**TASK DIRECTIONS**
Read through the data and report every line in which the word "bodies" occurs.

**RAW DATA**
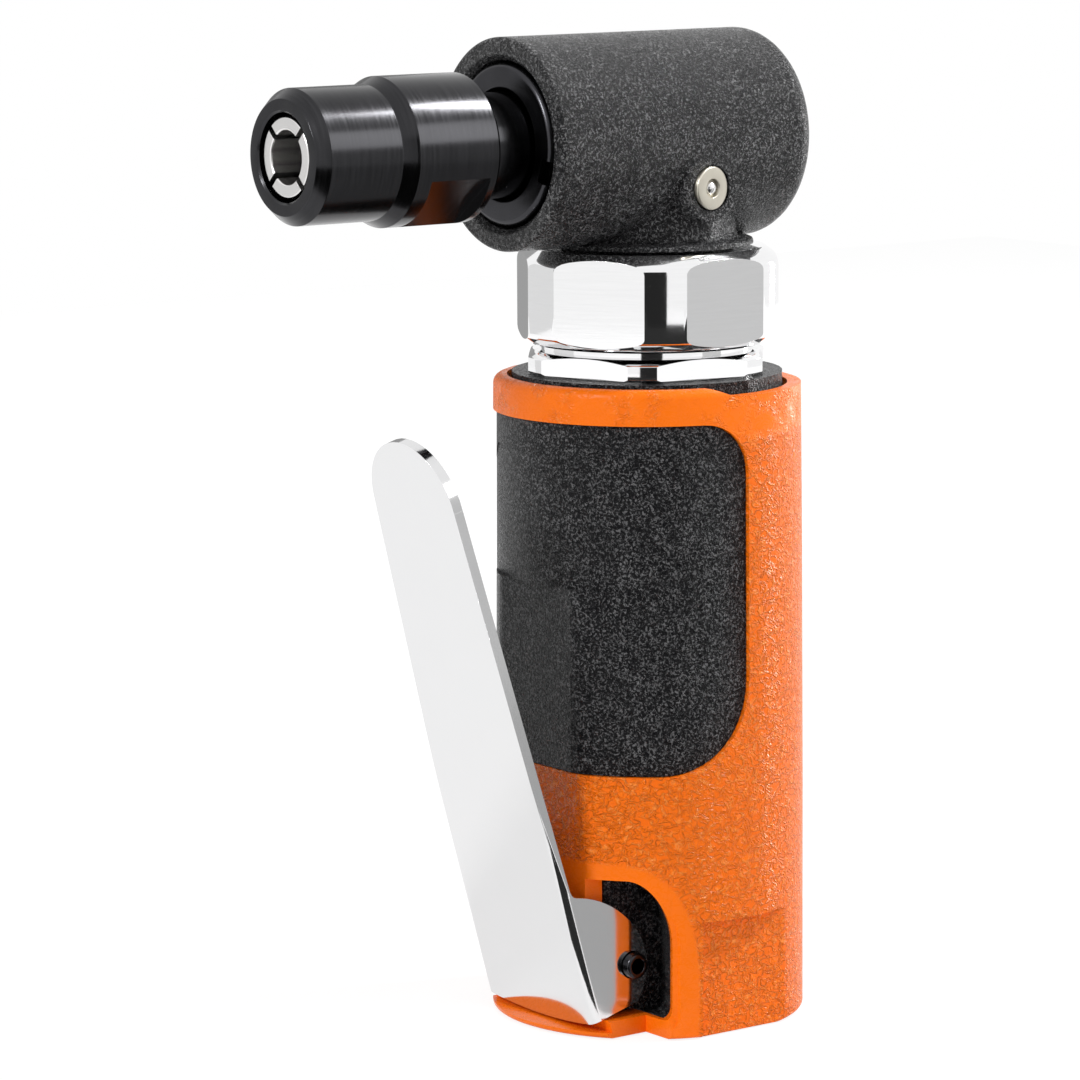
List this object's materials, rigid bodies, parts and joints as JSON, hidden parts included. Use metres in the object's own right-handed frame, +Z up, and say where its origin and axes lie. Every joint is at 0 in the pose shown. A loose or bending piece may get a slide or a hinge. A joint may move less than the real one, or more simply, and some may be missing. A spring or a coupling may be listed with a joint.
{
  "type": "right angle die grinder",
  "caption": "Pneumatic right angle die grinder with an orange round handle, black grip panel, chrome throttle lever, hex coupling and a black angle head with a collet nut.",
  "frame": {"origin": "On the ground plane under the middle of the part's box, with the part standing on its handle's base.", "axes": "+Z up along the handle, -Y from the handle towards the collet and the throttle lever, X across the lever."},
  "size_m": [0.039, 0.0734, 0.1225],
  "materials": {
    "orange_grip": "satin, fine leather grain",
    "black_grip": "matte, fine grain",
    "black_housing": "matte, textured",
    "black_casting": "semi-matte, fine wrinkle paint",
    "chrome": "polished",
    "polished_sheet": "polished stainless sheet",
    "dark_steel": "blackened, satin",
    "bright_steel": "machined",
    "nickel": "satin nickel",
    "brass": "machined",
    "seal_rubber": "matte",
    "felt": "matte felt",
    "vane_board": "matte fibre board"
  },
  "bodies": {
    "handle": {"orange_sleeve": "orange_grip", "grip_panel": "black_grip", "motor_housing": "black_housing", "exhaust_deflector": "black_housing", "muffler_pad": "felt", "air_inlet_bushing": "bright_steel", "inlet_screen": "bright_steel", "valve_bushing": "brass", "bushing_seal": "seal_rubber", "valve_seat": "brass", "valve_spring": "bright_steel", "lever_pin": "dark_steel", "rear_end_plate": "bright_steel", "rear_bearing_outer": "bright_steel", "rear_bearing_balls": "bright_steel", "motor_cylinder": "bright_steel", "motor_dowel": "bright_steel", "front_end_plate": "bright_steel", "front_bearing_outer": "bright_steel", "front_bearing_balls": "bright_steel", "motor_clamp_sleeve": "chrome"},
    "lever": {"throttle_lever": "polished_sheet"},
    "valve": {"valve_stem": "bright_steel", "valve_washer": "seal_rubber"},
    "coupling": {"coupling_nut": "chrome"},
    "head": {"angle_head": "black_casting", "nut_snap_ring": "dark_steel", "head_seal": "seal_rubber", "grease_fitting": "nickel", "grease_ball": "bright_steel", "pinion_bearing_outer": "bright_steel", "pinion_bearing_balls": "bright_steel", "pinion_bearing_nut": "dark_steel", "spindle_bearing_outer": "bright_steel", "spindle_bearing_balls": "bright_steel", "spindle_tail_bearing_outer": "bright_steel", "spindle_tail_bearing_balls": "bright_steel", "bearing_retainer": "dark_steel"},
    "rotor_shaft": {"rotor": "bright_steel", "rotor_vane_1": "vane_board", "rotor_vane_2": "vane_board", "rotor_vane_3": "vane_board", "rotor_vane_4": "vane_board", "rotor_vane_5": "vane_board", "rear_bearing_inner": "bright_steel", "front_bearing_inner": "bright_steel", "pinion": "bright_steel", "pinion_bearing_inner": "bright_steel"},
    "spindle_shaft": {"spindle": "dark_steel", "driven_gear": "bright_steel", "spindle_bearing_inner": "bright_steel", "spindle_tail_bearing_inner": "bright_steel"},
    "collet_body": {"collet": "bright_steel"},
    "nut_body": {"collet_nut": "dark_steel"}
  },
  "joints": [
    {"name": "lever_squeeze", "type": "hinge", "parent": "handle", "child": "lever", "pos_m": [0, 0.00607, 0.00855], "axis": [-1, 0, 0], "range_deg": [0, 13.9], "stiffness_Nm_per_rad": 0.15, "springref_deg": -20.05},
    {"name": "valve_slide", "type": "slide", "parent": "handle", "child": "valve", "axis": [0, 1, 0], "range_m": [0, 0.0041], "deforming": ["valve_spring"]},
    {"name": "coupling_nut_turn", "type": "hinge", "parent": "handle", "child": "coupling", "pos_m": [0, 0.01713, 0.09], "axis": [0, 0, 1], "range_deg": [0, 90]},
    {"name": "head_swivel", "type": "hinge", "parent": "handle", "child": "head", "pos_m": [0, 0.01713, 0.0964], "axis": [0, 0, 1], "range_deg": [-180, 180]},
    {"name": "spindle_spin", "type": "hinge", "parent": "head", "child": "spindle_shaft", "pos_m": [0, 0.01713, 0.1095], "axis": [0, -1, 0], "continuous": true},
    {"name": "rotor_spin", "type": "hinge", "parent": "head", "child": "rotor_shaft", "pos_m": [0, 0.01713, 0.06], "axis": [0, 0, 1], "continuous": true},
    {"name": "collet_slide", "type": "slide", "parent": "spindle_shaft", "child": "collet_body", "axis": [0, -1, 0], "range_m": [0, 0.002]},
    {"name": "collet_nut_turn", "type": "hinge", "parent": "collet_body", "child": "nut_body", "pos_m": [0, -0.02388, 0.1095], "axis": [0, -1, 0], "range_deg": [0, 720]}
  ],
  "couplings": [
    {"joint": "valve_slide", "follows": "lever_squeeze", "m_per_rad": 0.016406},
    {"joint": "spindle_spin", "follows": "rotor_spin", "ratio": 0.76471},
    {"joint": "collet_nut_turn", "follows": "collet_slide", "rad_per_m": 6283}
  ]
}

**RESPONSE TO THIS EXERCISE**
List this object's materials, rigid bodies, parts and joints as JSON, hidden parts included. Use metres in the object's own right-handed frame, +Z up, and say where its origin and axes lie. Every joint is at 0 in the pose shown. A loose or bending piece may get a slide or a hinge. A joint may move less than the real one, or more simply, and some may be missing. A spring or a coupling may be listed with a joint.
  "bodies": {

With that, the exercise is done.